LGTM, with a small Nit.
llvm/lib/Target/AArch64/AArch64SchedA510.td | ||
---|---|---|
10 | You can add "This file defines the machine model for the ARM Cortex-A510 processors." |
How about some test results, please?
llvm/lib/Target/AArch64/AArch64SchedA510.td | ||
---|---|---|
21 | Methinks that 3 would be too short in general. | |
57 | The VL may be at least 128 bits, but the implementation could still be 64 bits wide. Again, it's better to be early than late when scheduling, so it'd be better to model for 64 bits, which would run well in all A510. | |
68 | That can be said of very super scalar pipelines.
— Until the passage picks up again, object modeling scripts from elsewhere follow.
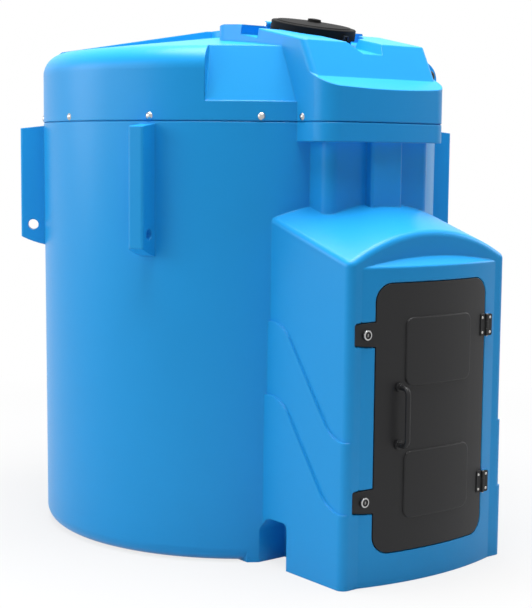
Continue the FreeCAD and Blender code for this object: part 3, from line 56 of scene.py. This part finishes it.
# Room
# A pale room round the tank. Its walls fill the shadows with a little cool light, and stand
# as plain white behind the tank and in what its steel and glass mirror.
wall_tint = (0.95, 0.98, 1, 1)
wall_light = 0.13
bpy.context.scene.view_settings.view_transform = "Standard"
room = bpy.data.worlds.new("pale_room")
bpy.context.scene.world = room
room.use_nodes = True
room_nodes = room.node_tree.nodes
room_links = room.node_tree.links
room_seen = room_nodes.new("ShaderNodeBackground")
room_seen.inputs["Color"].default_value = (1, 1, 1, 1)
room_seen.inputs["Strength"].default_value = 1.0
room_fill = room_nodes["Background"]
room_fill.inputs["Color"].default_value = wall_tint
room_fill.inputs["Strength"].default_value = wall_light
room_mix = room_nodes.new("ShaderNodeMixShader")


def white_rays(nodes, links, *kinds):
    path = nodes.new("ShaderNodeLightPath")
    share = path.outputs[kinds[0]]
    for kind in kinds[1:]:
        either = nodes.new("ShaderNodeMath")
        either.operation = "MAXIMUM"
        links.new(share, either.inputs[0])
        links.new(path.outputs[kind], either.inputs[1])
        share = either.outputs[0]
    return share


room_share = white_rays(room_nodes, room_links, "Is Camera Ray", "Is Glossy Ray",
                        "Is Transmission Ray")
room_links.new(room_share, room_mix.inputs["Fac"])
room_links.new(room_fill.outputs[0], room_mix.inputs[1])
room_links.new(room_seen.outputs[0], room_mix.inputs[2])
room_links.new(room_mix.outputs[0], room_nodes["World Output"].inputs["Surface"])

# Studio lamps
# A very broad lamp overhead gives the bright tops. Two soft ones from the left and the left
# rear shade the barrel, and a weak one at the right catches edges.
tank_middle = Vector((0, -0.2, 1.0))


def add_lamp(name, place, width, power):
    lamp_data = bpy.data.lights.new(name, "AREA")
    lamp_data.shape = "DISK"
    lamp_data.size = width
    lamp_data.energy = power
    lamp = bpy.data.objects.new(name, lamp_data)
    aim = (tank_middle - Vector(place)).to_track_quat("-Z", "Y")
    lamp.matrix_world = Matrix.Translation(place) @ aim.to_matrix().to_4x4()
    bpy.context.scene.collection.objects.link(lamp)


add_lamp("left_lamp", place=(-5.8, 0.8, 3.0), width=3.4, power=80)
add_lamp("rear_lamp", place=(-4.6, 3.6, 2.6), width=3.0, power=95)
add_lamp("top_lamp", place=(-0.2, -0.6, 6.4), width=5.0, power=760)
add_lamp("right_lamp", place=(5.0, -1.6, 3.0), width=1.6, power=40)

# Floor
# A pale matt floor that keeps the soft shadow of the tank. It turns to plain white with the
# distance from the tank, so it meets the room with no line.
floor_half_width = 30
floor_tone = (0.58, 0.58, 0.58, 1)
shadow_radius = 1.2
white_radius = 3.6
shadow_white_share = 0.78
floor_form = bmesh.new()
bmesh.ops.create_grid(floor_form, x_segments=1, y_segments=1, size=floor_half_width)
floor_mesh = bpy.data.meshes.new("floor")
floor_form.to_mesh(floor_mesh)
floor_form.free()
floor = bpy.data.objects.new("floor", floor_mesh)
bpy.context.scene.collection.objects.link(floor)
floor_finish = bpy.data.materials.new("pale_floor")
floor_finish.use_nodes = True
floor_nodes = floor_finish.node_tree.nodes
floor_links = floor_finish.node_tree.links
floor_paint = floor_nodes["Principled BSDF"]
floor_paint.inputs["Base Color"].default_value = floor_tone
floor_paint.inputs["Roughness"].default_value = 0.9
floor_paint.inputs["Specular IOR Level"].default_value = 0.0
floor_glow = floor_nodes.new("ShaderNodeEmission")
floor_glow.inputs["Strength"].default_value = 1.0
floor_spot = floor_nodes.new("ShaderNodeTexCoord")
floor_reach = floor_nodes.new("ShaderNodeVectorMath")
floor_reach.operation = "LENGTH"
floor_fade = floor_nodes.new("ShaderNodeMapRange")
floor_fade.inputs["From Min"].default_value = shadow_radius
floor_fade.inputs["From Max"].default_value = white_radius
floor_fade.inputs["To Min"].default_value = shadow_white_share
floor_fade.inputs["To Max"].default_value = 1.0
floor_share = floor_nodes.new("ShaderNodeMath")
floor_share.operation = "MULTIPLY"
floor_mix = floor_nodes.new("ShaderNodeMixShader")
floor_seen = white_rays(floor_nodes, floor_links, "Is Camera Ray", "Is Glossy Ray")
floor_links.new(floor_spot.outputs["Object"], floor_reach.inputs[0])
floor_links.new(floor_reach.outputs["Value"], floor_fade.inputs["Value"])
floor_links.new(floor_seen, floor_share.inputs[0])
floor_links.new(floor_fade.outputs[0], floor_share.inputs[1])
floor_links.new(floor_share.outputs[0], floor_mix.inputs["Fac"])
floor_links.new(floor_paint.outputs[0], floor_mix.inputs[1])
floor_links.new(floor_glow.outputs[0], floor_mix.inputs[2])
floor_links.new(floor_mix.outputs[0], floor_nodes["Material Output"].inputs["Surface"])
floor_mesh.materials.append(floor_finish)

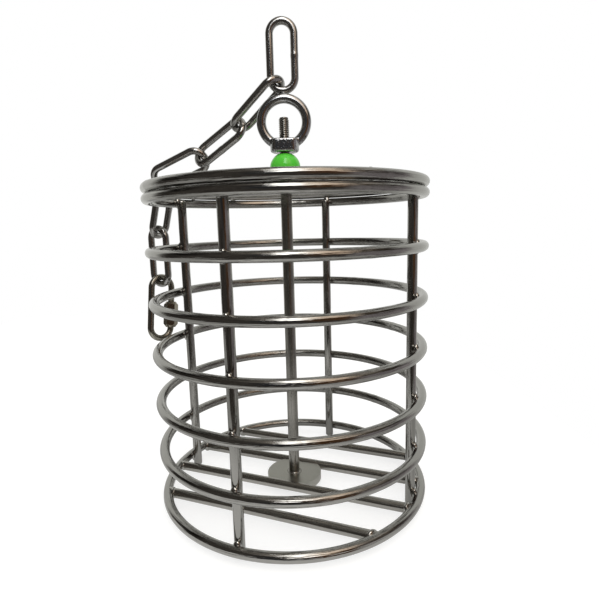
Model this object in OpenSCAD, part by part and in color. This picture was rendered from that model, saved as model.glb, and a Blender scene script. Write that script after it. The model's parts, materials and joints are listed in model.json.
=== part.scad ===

When the throughput is just 1, it's important to make it easier for the core to digest instructions as quickly as possible. After all, that's why there are scheduling models. | |
68 | I agree that there are cases when they can hurt throughput, but only when it's greater than 1. The case that I have in mind is that it's better to have, say, a MUL execute in parallel with an unrelated MADD rather than sequentially with a dependent one. But that only applies when there, in this case, more than one multiplier. If there's only one multiplier, then it's important to schedule instructions whose combined latency is smaller if close together. |
You can add "This file defines the machine model for the ARM Cortex-A510 processors."